Monitoring and evaluating an intervention

Once an intervention is underway, it is important to assess whether the intervention is actually leading to the intended outcomes and whether the assumptions of how the intervention works hold true, to support the continuous improvement of the intervention and to be accountable to key stakeholders.

Theory of change provides the foundation to monitor and evaluate interventions. Once the chain of outcomes has been laid out, we can develop performance indicators to measure these. By setting out assumptions, these can be tested. Building a theory of change is therefore often a critical step in developing a monitoring and evaluation framework for an intervention. In turn, as we implement our monitoring and evaluation processes, we are able to test and refine our theory of change, and the intervention(s) to which it relates.

What are the benefits of having a theory of change?

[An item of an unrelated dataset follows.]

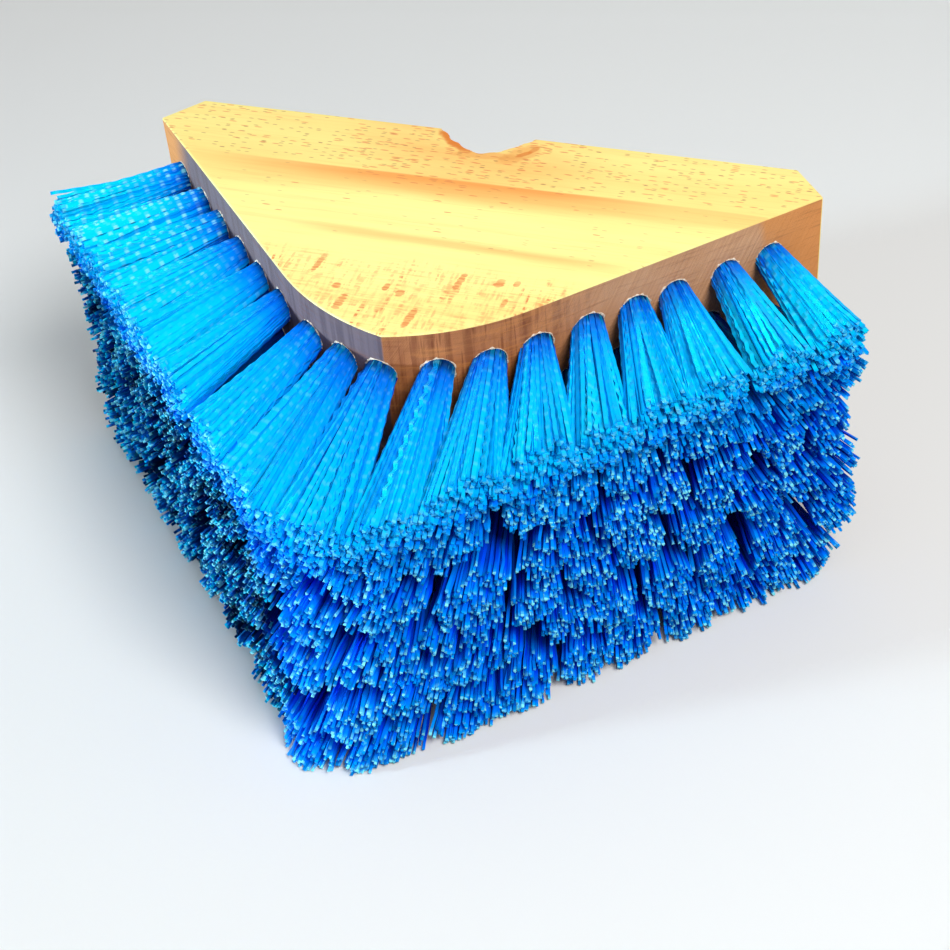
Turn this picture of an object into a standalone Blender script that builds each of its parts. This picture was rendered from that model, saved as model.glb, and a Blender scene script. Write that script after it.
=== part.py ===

Well designed and utilised theory of change can lead to interventions being more effective at delivering their intended results. There are also other benefits to undertaking a theory of change process, and these include:

  • Better team cohesiveness and engagement: Going through the theory of change process helps staff and volunteers understand how their work contributes to the bigger picture. It can create a sense of shared understanding and alignment in direction. It can also help surface any differences in understanding of how the intervention works and enable a space to clarify and refine this across the team.
  • Generating support: Having a clearly articulated model for achieving change helps potential donors and funding bodies understand why they should contribute to your work. It’s a powerful way to communicate your work.
  • Being transparent and accountable: Being transparent about the basis of your work and the outcomes it’s intended to produce means you can be accountable to intended beneficiaries, supporters, and other stakeholders invested in your work. It’s good governance!